By | Charlie Wells | sg.finance.yahoo.com
(Bloomberg) —Forget return to office. In this economy, many employees are returning to previous employers, breaking taboos about workplace loyalty and bucking assumptions about the so-called Great Resignation.
Their numbers are up. In the US in the first quarter of this year, 4.2% of all new hires for companies that advertised jobs on LinkedIn were boomerangs, compared to 3.3% in 2019, the social-media firm said.
Their reasons for returning are varied. What’s more, their returns are being brandished by firms large and small, who are boasting everywhere from social media to Slack that the grass isn’t always greener on the other side.

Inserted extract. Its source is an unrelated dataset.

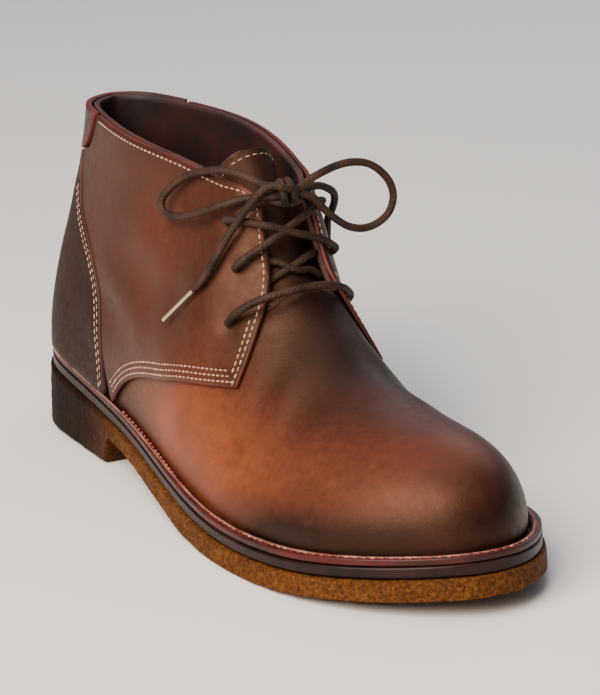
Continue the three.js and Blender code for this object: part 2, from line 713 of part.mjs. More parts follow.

So-called “boomerang employees” embody the economic ambiguity of the moment. Earlier this month, the Bureau of Labor Statistics showed the US labour market added 528,000 jobs in July, beating forecasts more than twofold. Yet just the week prior, data showed that the US economy shrank for a second straight quarter, amplifying concerns about a recession.
All the while, employees and employers are locked in a standoff over perks, pay, remote policies and the very meaning of work itself.
“I just realised that startups don’t really offer a lot of family benefits that larger companies do,” said Rachel Bentley, a 31-year-old from Austin, Texas, who recently boomeranged back to Duo, a two-factor authentication company owned by Cisco Systems Inc., after stints at Microsoft Corp. and a smaller startup she joined in 2021.